On the accession of George I Molesworth was restored to place and fame; he obtained a seat in the English parliament for St. Michaels, was on 9 Oct. 1714 named a privy councillor for Ireland, and in November a commissioner for trade and plantations. On 16 July 1719 he was created Baron Molesworth of Philipstown and Viscount Molesworth of Swords ; in the spring of this year he had vigorously supported the Peerage Bill, writing in its defence ' A Letter from a Member of the House of Commons to a gentleman without doors relating to the Bill of Peerage.' In 1723 appeared his 'Considerations for promoting Agriculture' (Dublin, 8vo), described by Swift as ' an excellent discourse full of most useful hints, which I hope the honourable assembly will consider as they deserve.' 'I am no stranger to his lordship,' he adds, 'and excepting in what relates to the church there are few persons with whose opinions I am better pleased to agree ' (cf. Brydges, Censura Lit. iv. 144). Swift subsequently dedicated to Molesworth, as an Irish patriot, the fifth of the 'Drapier's Letters ' (3 Dec. 1724). The last four years of his life were spent by Molesworth in studious retirement at his seat at Brackenstown, near Dublin. He died there on 22 May 1725, and was buried at Swords. He had another seat in England at Edlington, near Tickhill, Yorkshire.
Molesworth had been an active fellow of the Royal Society, to which he was admitted 6 April 1698 (Thomson, Royal Society, App. iv. p. xxxi), and he is described by Locke as 'an ingenious and extraordinary man.' Among his closest friends were William Molyneux [q. v.] and John Toland [q. v.] in conjunction with whom he supplied many notes to William Martin's 'Western Islands of Scotland' (1716). He shared the sceptical views of Toland, but left by his will 50l. towards building a church at Philipstown.
Molesworth married Letitia (d. 18 March 1729), third daughter of Richard Coote, lord Coloony, and sister of the Earl of Bellamont. By her (she died 18 March 1729, and was buried at St. Audoen's, Dublin) he had seven sons and four daughters. His eldest son and successor, John Molesworth (1679-1726), was appointed a commissioner of the stamp office in May 1706 (Luttrell, vi. 50), a post in which he was succeeded in 1709 by Sir Richard Steele. Early in 1710 he was appointed envoy to the Duke of Tuscany, but returned during the summer. Swift met him frequently during September and October 1710, once at the house of William Pate [q. v.], the learned woollendraper. Charles Dartiquenave [q. v.], the epicure and humorist, was another common friend. He sailed again for Tuscany on 3 Nov. 1710, but was recalled from Genoa rather abruptly in the following February (Hist. MSS. Comm. llth Rep. App. v. 305). In December 1715 he succeeded his father as a commissioner of trade and plantations, and undertook several diplomatic missions. At the time of his father's death he was at Turin in the capacity of plenipotentiary. He died a few months after his succession to the title and was succeeded by his brother Richard, who is separately noticed. Molesworth's second daughter, Mary, who married George Monck, is also separately noticed. Her father prefixed to her 'Marinda' (1716) a dedication to the Princess of Wales, afterwards Queen Caroline.

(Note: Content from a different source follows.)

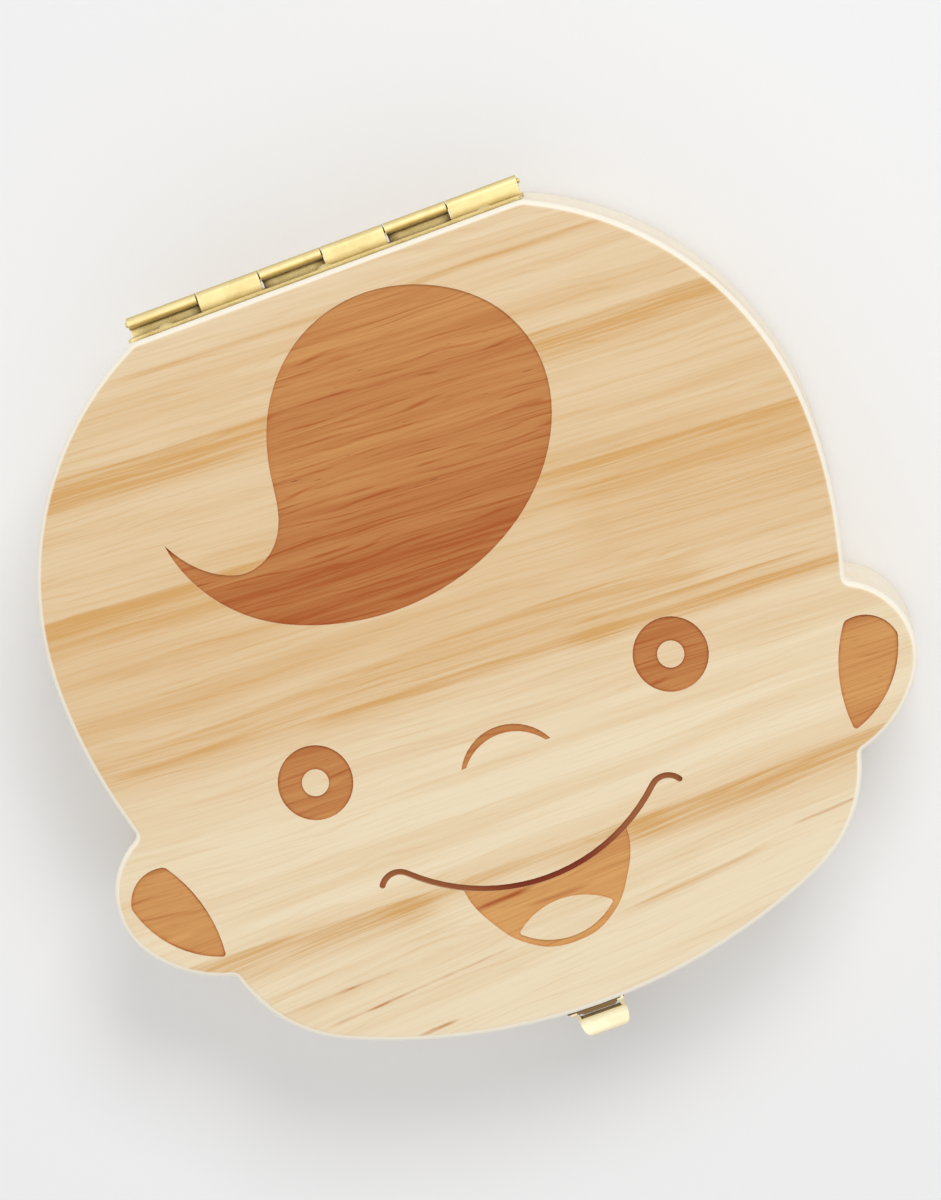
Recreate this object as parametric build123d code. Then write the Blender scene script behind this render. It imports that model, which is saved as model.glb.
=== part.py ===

A portrait of Molesworth by Thomas Gibson (1680?–1751) [q. v.] was engraved by P. Pelham (1721), and E. Cooper.
[Biog. Brit.; Chalmers's Biog. Dict.; Walpole's Cat. of Royal and Noble Authors, ed. Park, v. 231-4, 239; Wills's Irish Nation, ii. 729; Webb's Compendium of Irish Biography; Cunningham's Lives of Eminent Englishmen, iv. 122; Familiar Letters between Mr. Locke and several of his friends, p. 260; Georgian Era, i. 350; Lodge's Irish Peerage, v. 134-6; The New Peerage, 2nd edit. 1778, iii. 209; G. E. C.'s Peerage, s.v. 'Molesworth;' Luttrell's Brief Historical Relation, passim; Swift's Works, ed. Scott, ii. iii. passim and viii. 299; Forster's Life of Swift; Granger's Biog. Hist, continued by Noble, iii. 63; Watt's Bibl. Brit.; Bromley's Cat. of Engraved Portraits, p. 2 10; Hist. Reg. 1716, p. 353, and 1725, Chron. Diary, p. 26.]